On $(α')^2$ corrections to the D-brane action for non-geodesic world-volume embeddings

TL;DR

This work computes disk-level five-point string amplitudes to determine the complete α'^2 corrections to the D-brane Dirac-Born-Infeld action for curved backgrounds with non-geodesic embeddings. By comparing string amplitudes to an augmented DBI action containing ambiguous curvature terms, the authors relate and constrain the coefficients of these terms. They show that, using a Type IIA–heterotic duality argument, the coefficients c_1, c_2, c_3 can be fixed to zero, while c_4 and c_5 remain undetermined due to field-redefinition freedoms that do not affect on-shell S-matrix elements. Overall, the results validate the BachasCurvature proposal up to terms that vanish on the lowest-order equations of motion, and provide a complete analysis of α'^2 derivative corrections for general ambient geometries and embeddings.

Abstract

In hep-th/9903210 (curvature)$^2$ terms of the effective D-brane action were derived to lowest order in the string coupling.

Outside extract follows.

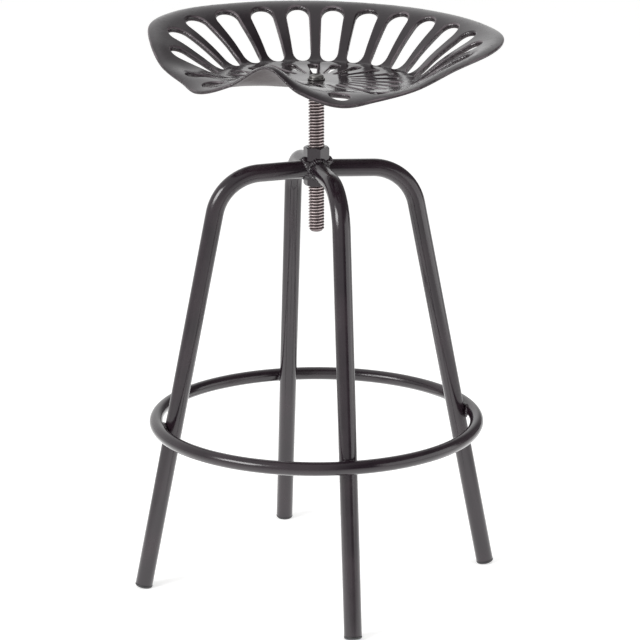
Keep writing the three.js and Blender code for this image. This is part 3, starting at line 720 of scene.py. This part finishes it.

Their results are correct up to ambiguous terms which involve the second fundamental form of the D-brane. We compute five point string amplitudes on the disk. We compare the subleading order in $α'$ of the string amplitudes with the proposed lagrangian of hep-th/9903210 supplemented by the ambiguous terms. The comparison determines the complete form of the gravitational terms in the effective D-brane action to order ${\calO}(α^{' 2})$. Our results are valid for arbitrary ambient geometries and world-volume embeddings.